Of course, the crews weren't trapped there during all those years, left there to fend for themselves on the border between belligerent countries. Some were allowed to go home, and relief crews were brought in. But the ships always had a crew to maintain them.

To pass the time, the fleet organized group entertainments and activities, such as card games, movie nights, football tournaments and water skiing. According to a website by Bjoern Moritz devoted to martime stamps, a year into their captivity in October 1968, the fleet organized “the ‘Bitter Lake Olympics’, coinciding with the Olympic Games in Mexico City. Crews from eight nations competed in 14 disciplines, among them fishing, sailing, acrobatic jumping and soccer. Hand crafted medals were the awards. Life boats became equipped with sailing gear, and a ‘Yacht Club’ was founded.”

We're a little disappointed not to hear of some gardening that might have gone on — of defiant gardens cultivated not for food necessarily but as a place of respite in the middle of the war and the desert.

Yellow Fleet

One other activity the men on board did was making stamps by hand. Now much sought after by collectors, they weren't actual stamps. Moritz refers to them as “labels,” explaining that “[r]eal postage had to be added, either Egyptian stamps or meters. Denominations such as ‘pennies’ and ‘cents’, above, shown on some labels, were purely decorative. Yet, some covers are known to have reached their recipients ‘franked’ with the locals alone.”

Yellow Fleet

Surely in a parallel world Suez Canal, the Egyptian postal service simply allowed all mails from the fleet to go through with only the homemade stamps. “Surely a few envelops aren't going to bankrupt the system,” they reasoned.

The fleet having been vested with one of the attributes of sovereignty, the captain of the Swedish ship MS Nippon, a Kurtz-like figure turned mad by the omnipresent sand — by that grit in his mouth that he wakes up to every morning, those granular bullets that constantly blitzed his eyes, that coarseness in his crotch, the protective keffiyeh he wears but overheats his polar blood, was then inspired to declare his vessel sovereign territory. Other captains followed his lead, their mental healths, too, having deteriorated not long ago. An archipelago of micronations was thus born.

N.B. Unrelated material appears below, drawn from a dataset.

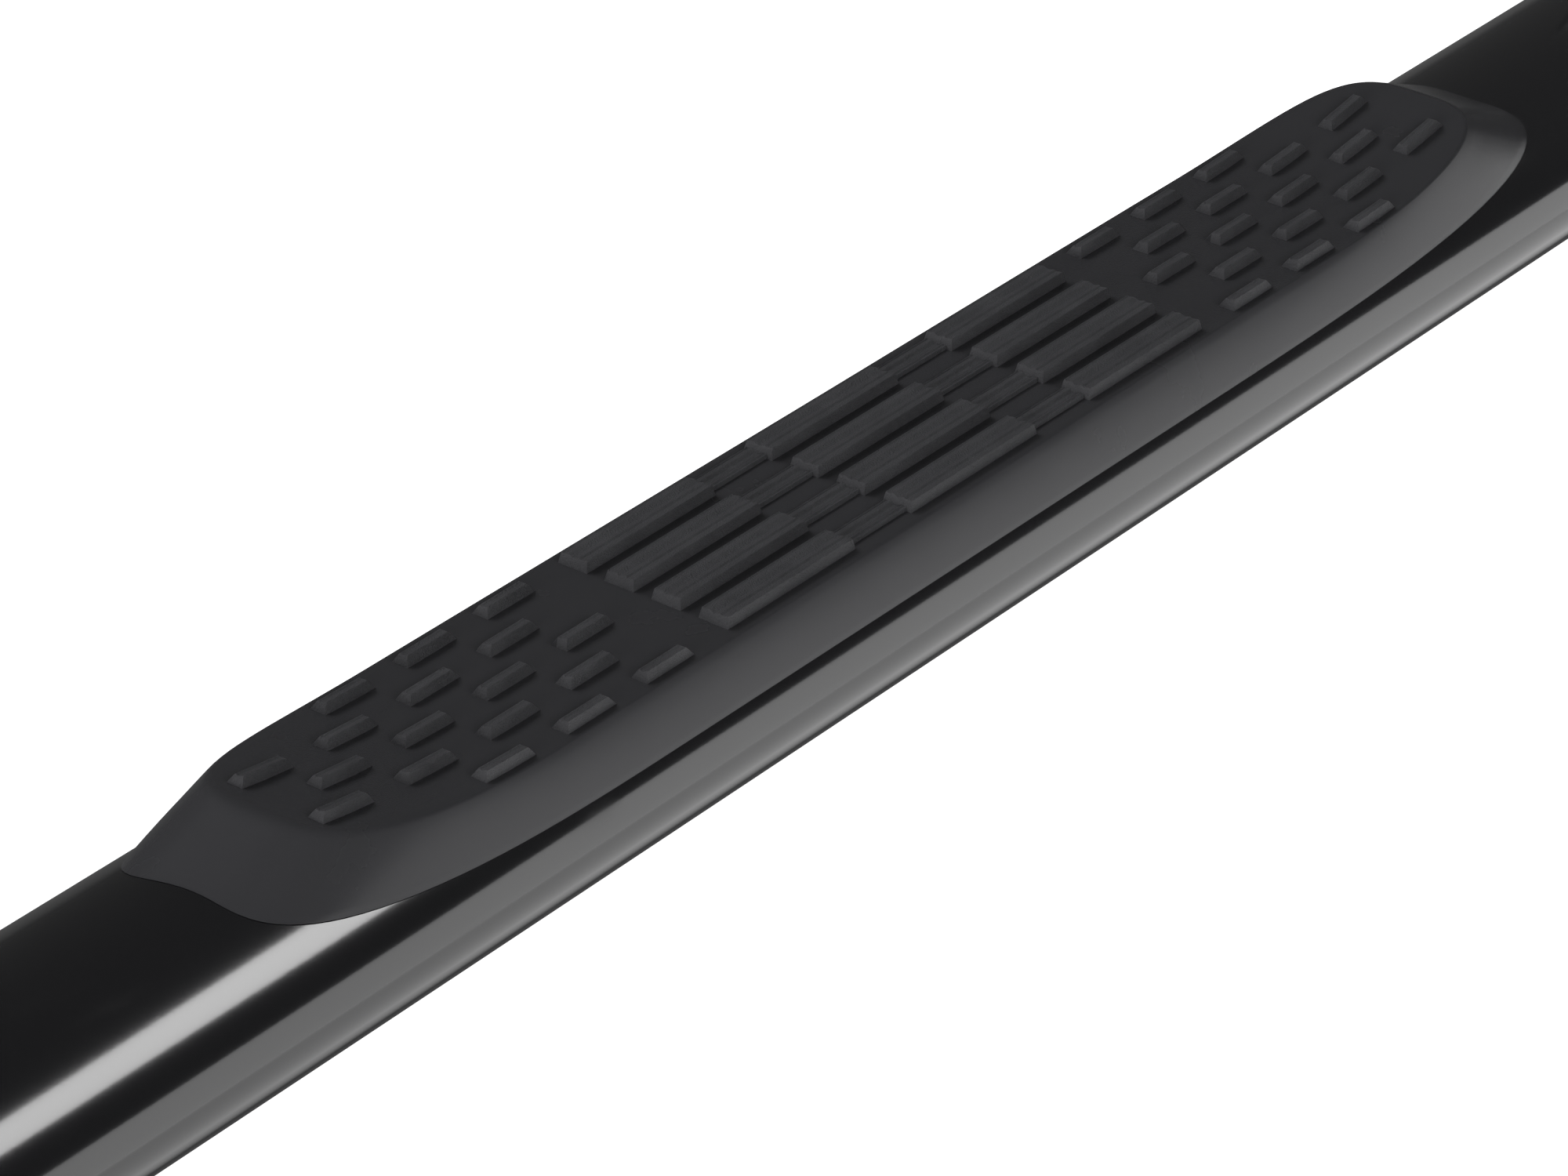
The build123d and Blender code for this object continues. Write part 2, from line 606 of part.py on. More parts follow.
def hex_bolts(plane, places, length):
    """Bolts whose heads sit on the near side of the plane and whose shanks follow its normal."""
    with BuildPart() as bolts:
        with BuildSketch(plane):
            with Locations(places):
                RegularPolygon(M8_ACROSS_FLATS / 2, 6, major_radius=False)
        extrude(amount=-M8_HEAD)
        with BuildSketch(plane):
            with Locations(places):
                Circle(M8_SHANK)
        extrude(amount=length)
        tips = bolts.faces().filter_by(GeomType.PLANE).filter_by(lambda f: abs(f.area - pi * M8_SHANK**2) < 1)
        chamfer(tips.edges(), length=TIP_CHAMFER)
    return bolts


lock_level = ARM_BOTTOM - WASHER
head_level = lock_level - LOCK_WASHER
save(rings(level(ARM_BOTTOM), FOOT_BOLTS, WASHER_RADIUS, WASHER_BORE, -WASHER), "tube_bolt_washers")
lock_rings = rings(level(lock_level), FOOT_BOLTS, LOCK_WASHER_RADIUS, LOCK_WASHER_BORE, -LOCK_WASHER)
save(lock_rings, "tube_bolt_lock_washers")
save(hex_bolts(level(head_level), FOOT_BOLTS, M8_BOLT_LENGTH), "tube_bolts")

HANGER_BOLTS = [(-centre, z) for _, centre in SIDES for z in HANGER_BOLT_LEVELS]
leg_face = ARM_REACH - PLATE
hanger_face = ARM_REACH + PLATE
head_face = leg_face - WASHER
nut_face = hanger_face + WASHER + LOCK_WASHER
near_rings = rings(upright(leg_face), HANGER_BOLTS, WASHER_RADIUS, WASHER_BORE, -WASHER)
save(near_rings, "hanger_bolt_washers")
far_rings = rings(upright(hanger_face), HANGER_BOLTS, WASHER_RADIUS, WASHER_BORE, WASHER)
save(far_rings, "hanger_nut_washers")
lock_plane = upright(hanger_face + WASHER)
lock_rings = rings(lock_plane, HANGER_BOLTS, LOCK_WASHER_RADIUS, LOCK_WASHER_BORE, LOCK_WASHER)
save(lock_rings, "hanger_lock_washers")
save(hex_bolts(upright(head_face), HANGER_BOLTS, HANGER_BOLT_LENGTH), "hanger_bolts")

with BuildPart() as hanger_nuts:
    with BuildSketch(upright(nut_face)):
        with Locations(HANGER_BOLTS):
            RegularPolygon(M8_ACROSS_FLATS / 2, 6, major_radius=False)
            Circle(M8_THREAD, mode=Mode.SUBTRACT)
    extrude(amount=M8_NUT)
save(hanger_nuts, "hanger_nuts")
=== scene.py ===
"""Running board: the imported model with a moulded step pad, a glossy oval tube and real finishes."""

import math

import bmesh
import bpy
from mathutils import Matrix, Vector


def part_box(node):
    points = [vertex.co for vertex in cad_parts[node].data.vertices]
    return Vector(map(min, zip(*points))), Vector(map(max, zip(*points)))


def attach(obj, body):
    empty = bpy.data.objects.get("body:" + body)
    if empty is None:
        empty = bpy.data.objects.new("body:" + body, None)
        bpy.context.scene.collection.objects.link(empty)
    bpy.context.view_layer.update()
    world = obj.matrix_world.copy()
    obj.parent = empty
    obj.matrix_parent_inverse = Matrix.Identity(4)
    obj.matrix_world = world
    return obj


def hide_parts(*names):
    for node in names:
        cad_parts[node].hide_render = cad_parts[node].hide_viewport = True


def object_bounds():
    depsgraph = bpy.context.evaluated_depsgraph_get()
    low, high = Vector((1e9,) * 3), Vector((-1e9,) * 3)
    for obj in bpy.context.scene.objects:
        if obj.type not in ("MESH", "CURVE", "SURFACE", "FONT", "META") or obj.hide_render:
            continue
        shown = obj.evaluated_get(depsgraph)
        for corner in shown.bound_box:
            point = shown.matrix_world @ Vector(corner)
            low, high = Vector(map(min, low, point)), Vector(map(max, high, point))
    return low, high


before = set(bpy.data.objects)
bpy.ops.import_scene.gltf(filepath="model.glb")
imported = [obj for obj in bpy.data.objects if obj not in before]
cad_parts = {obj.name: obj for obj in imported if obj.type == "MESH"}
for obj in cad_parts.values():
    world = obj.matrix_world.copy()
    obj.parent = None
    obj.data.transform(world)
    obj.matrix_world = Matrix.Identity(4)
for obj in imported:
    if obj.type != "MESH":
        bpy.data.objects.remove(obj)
cad_low, cad_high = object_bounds()

# ---- the frame, in millimetres from the middle of the tube's axis --------------------------
MM = 0.001
tube_low, tube_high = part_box("side_tube")
AXIS = (tube_low + tube_high) / 2
HALF_L, HALF_W, HALF_H = (tube_high - tube_low) / 2 / MM
TO_FRAME = Matrix.Translation(AXIS) @ Matrix.Scale(MM, 4)
TUBE_WALL = 2.0


def in_frame(x, y, z):
    """A place given in millimetres from the tube's axis, as the frame's metres."""
    return TO_FRAME @ Vector((x, y, z))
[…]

The spring of 1975 came and went, but the canal remained closed. Another 8 years would pass before traffic was able to go through again, long after the owners of the ships had abandoned their costly efforts to repossess them. During that time, the President-Captains further consolidated their rule. Both Egypt and Israel were too busy with other matters to pay attention, but in the Camp David Accords, the two countries finally recognized their sovereignty.

Flash forwarded to the present through the ensuing decades of relatively prosperity fueled by boutique stamp production and Lonely Planet-toting trekkers, and there's another crisis. (For in this parallel world, conflict is also a constant.) Another Suez Canal blockade, another fleet trapped, another Bitter Lake Olympics. And more captains going unhinged from a decade of isolation, then more micronations. In another Camp David powwow, the major powers insist that Egypt cede control of the canal to the League of Suez Canal Micronations to ensure that no future conflict will again disrupt the flow of trade.